Harold Giles Hoffman (February 7, 1896 – June 4, 1954) was an American politician of the Republican Party who served as the 41st Governor of New Jersey from 1935 to 1938. He also served two terms representing New Jersey's 3rd congressional district in the United States House of Representatives, from 1927 to 1931.

James L. Clark

James L. Clark (18 November 1883 in Providence, Rhode Island – 1969), was a distinguished American explorer, sculptor and scientist.

Following his studies at the Rhode Island School of Design and his training at the Gorham Silver Company, he worked at the American Museum of Natural History in New York. In 1908, he spent time studying wildlife in Wyoming, and then traveled to Africa with Arthur Radclyffe Dugmore to take photographs for Collier's Weekly. On this trip Clark produced the "first film to record African wildlife." He brought back specimens for hunters like Theodore Roosevelt and for American museums. He returned regularly to Africa and also traveled to Asia to collect zoological specimens. Clark was a member of the National Sculpture Society, the New York Zoological Society, and the American Geographical Society.
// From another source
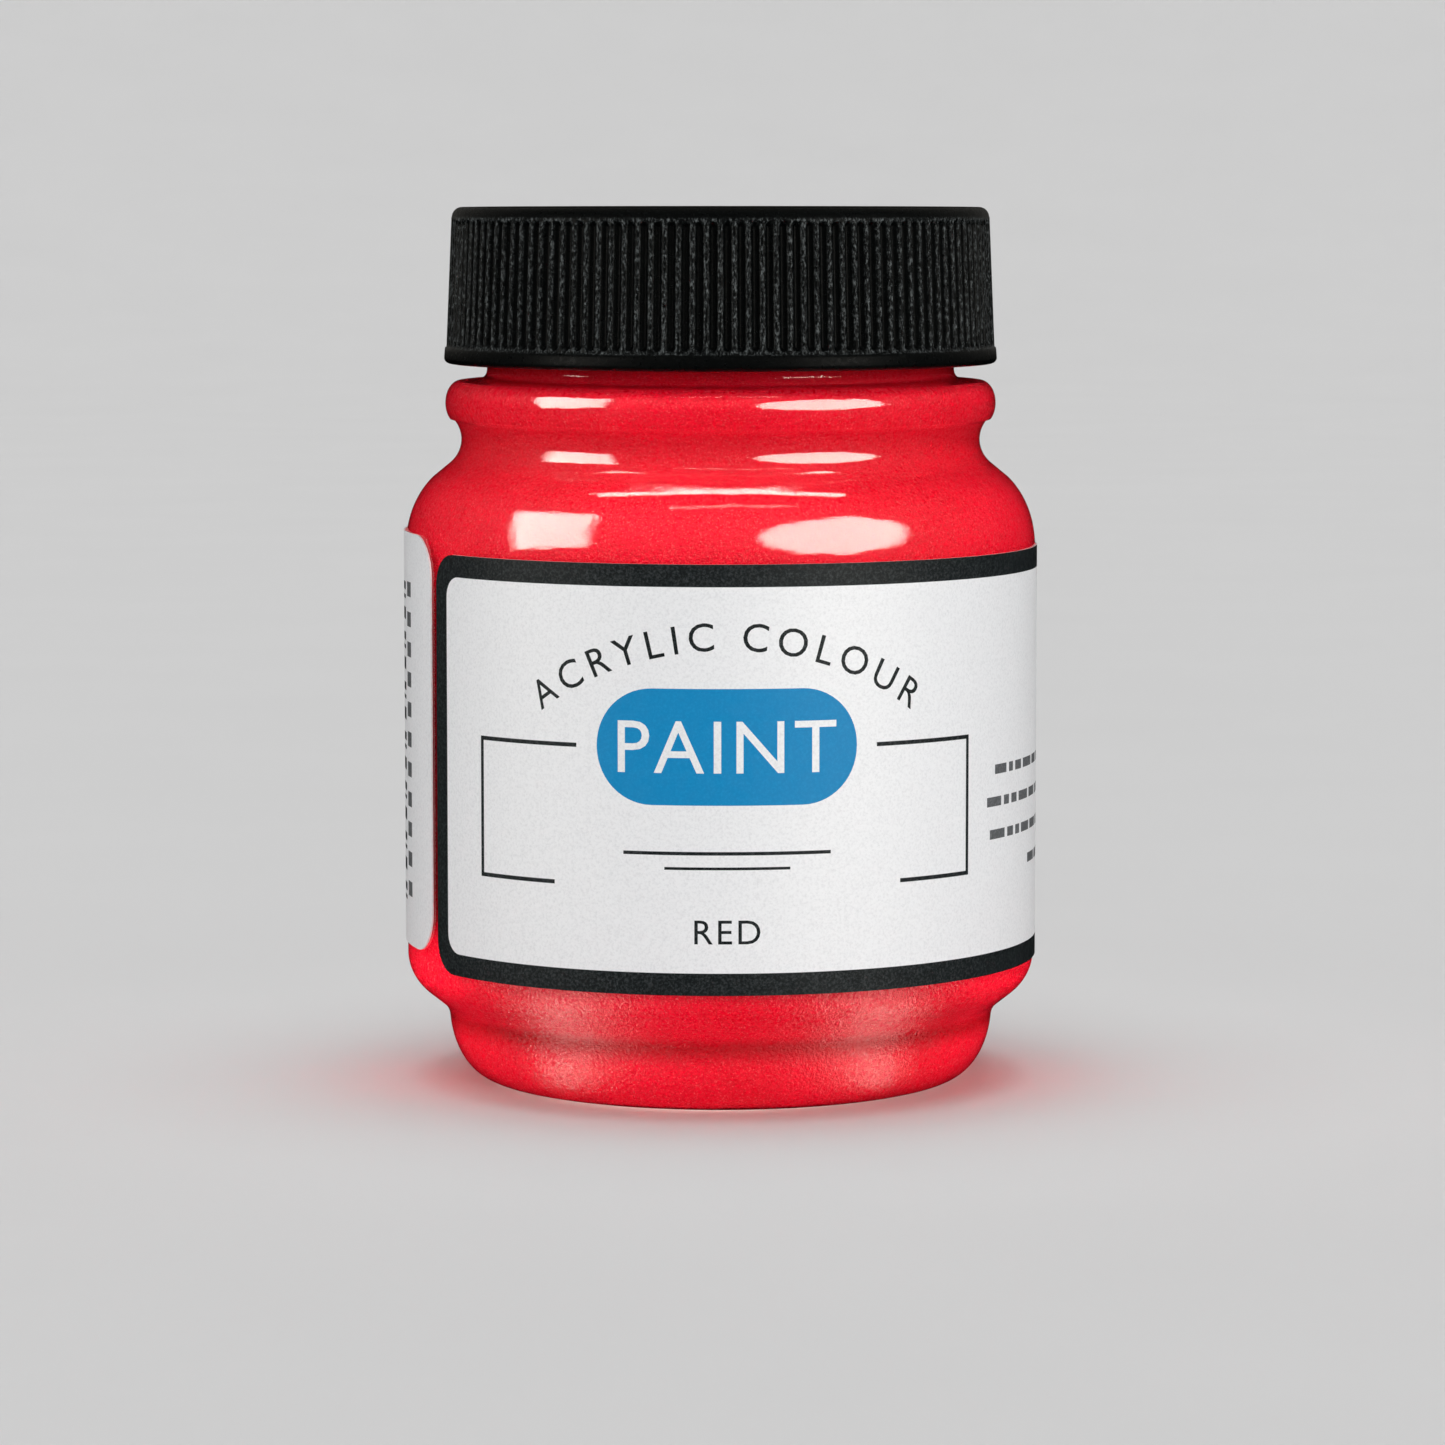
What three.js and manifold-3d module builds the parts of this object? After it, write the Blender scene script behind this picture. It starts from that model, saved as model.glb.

John Alexander Douglas McCurdy

John Alexander Douglas McCurdy (August 2, 1886 – June 25, 1961) was a Canadian aviation pioneer and the 20th Lieutenant Governor of Nova Scotia from 1947 to 1952.

John McCloy (Medal of Honor)

Lieutenant Commander John McCloy, USN (January 3, 1876 – May 24, 1945) was an officer in the United States Navy who was one of only 19 individuals to receive the Medal of Honor twice. He received his first Medal of Honor for action in the Boxer Rebellion in June 1900. His second Medal of Honor came in 1915 for action in Vera Cruz, Mexico in April 1914.

McClelland Barclay

McClelland Barclay (1891 – 18 July 1943) was an American illustrator. By the age of 21, Barclay's work had been published in The Saturday Evening Post, Ladies' Home Journal, and Cosmopolitan. He was commissioned as a lieutenant in the Naval Reserve in 1938 and following the Japanese attack on Pearl Harbor he went on active duty. At the time of his death, in 1943, he was a Lt. Commander.

Norman Schwarzkopf Sr.

Herbert Norman Schwarzkopf (; August 28, 1895 – November 25, 1958) was the first superintendent of the New Jersey State Police. He is best known for his involvement in the Lindbergh kidnapping case. He was the father of General Norman Schwarzkopf Jr., the commander of all Coalition forces for Operation Desert Shield/Storm.

Thomas Scott Baldwin

Thomas Scott Baldwin (June 30, 1854 – May 17, 1923) was a pioneer balloonist and U.S. Army major during World War I. He was the first American to descend from a balloon by parachute.

William Henry Jackson

William Henry Jackson (April 4, 1843 – June 30, 1942) was an American painter, Civil War veteran, geological survey photographer and an explorer famous for his images of the American West. He was a great-great nephew of Samuel Wilson, the progenitor of America's national symbol Uncle Sam.

William Willis (sailor)

William Willis (September 8, 1893 – July 1968) was an American sailor and writer who is famous due to his solo rafting expeditions across oceans.